====== RECORDED DATA
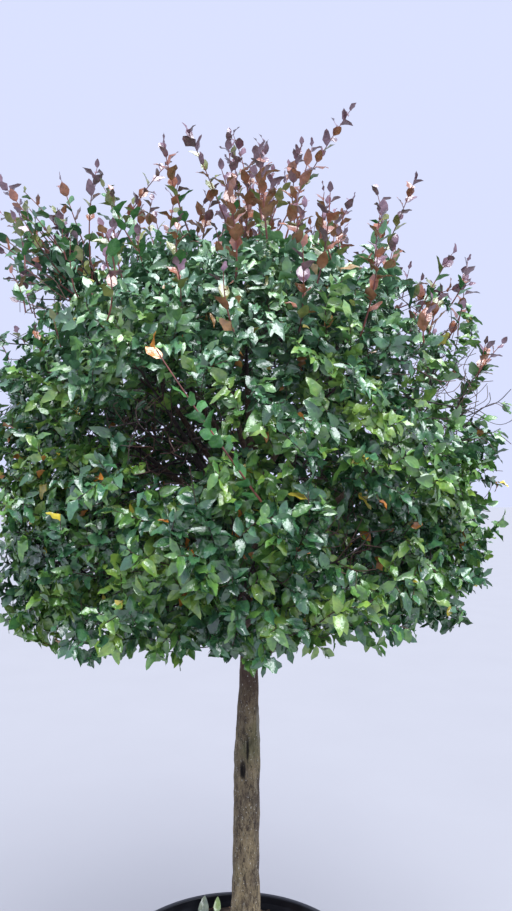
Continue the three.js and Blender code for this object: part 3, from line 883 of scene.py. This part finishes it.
def mass_wood(number):
    """One mass's stem and first twigs, with the solids' own draws, and then its finer twigs."""
    mass = masses[number]
    draw = seeded(TWIG_SEED + number)
    random = np.random.default_rng(TIP_SEED + number)
    foot = bezier(mass["curve"], [1])[0]
    heading = unit(foot - bezier(mass["curve"], [0.999])[0])
    outward = unit(mass["heart"] - HEAD_MIDDLE)
    stem_tip = mass["heart"] + outward * STEM_BEYOND * reach(number, outward, LEAF_MARGIN)
    stem = [foot, foot + heading * np.linalg.norm(stem_tip - foot) * 0.5, stem_tip]
    mass["stem"] = stem
    growth = Wood(foot, heading)
    growth.add_line(bezier(stem, np.arange(1, STEM_STEPS + 1) / STEM_STEPS), 0)
    sideways = unit(np.cross(outward, UP))
    across = unit(np.cross(outward, sideways))
    for i in range(TWIG["count"]):
        facing = 1 - (1 - TWIG["back"]) * (i + 0.5) / TWIG["count"]
        spread = math.sqrt(1 - facing * facing)
        turn = i * GOLDEN_TURN + draw()
        direction = unit(
            outward * facing
            + sideways * spread * math.cos(turn)
            + across * spread * math.sin(turn)
            + UP * TWIG["rise"]
        )
        share = TWIG["from"] + TWIG["spread"] * draw()
        start = bezier(stem, [share])[0]
        end = mass["heart"] + direction * (reach(number, direction, LEAF_MARGIN) - TWIG["room"])
        length = np.linalg.norm(end - start)
        line = start + (end - start) * np.array(TWIG_TESTS)[:, None]
        if length < SOLID_LEAF["length"] or not free(line, number, TWIG_FOOT + LEAF_MARGIN).all():
            continue
        # The leaves on the solids' twig take these draws.
        leaves = math.ceil(length * (1 - SOLID_LEAF["start"]) / SOLID_LEAF["pitch"])
        for _ in range(1 + 2 * leaves):
            draw()
        steps = max(2, round(length / FINE["step"]))
        joint = round(share * STEM_STEPS)
        growth.add_line(start + (end - start) * (np.arange(1, steps + 1) / steps)[:, None], joint)
    for target in thrown_tips(number, random):
        grow_to(growth, target)
    return growth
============
STATED TASK: Copy out the lines that hold "from".

ANSWER TO THIS EXERCISE:
Continue the three.js and Blender code for this object: part 3, from line 883 of scene.py. This part finishes it.
        share = TWIG["from"] + TWIG["spread"] * draw()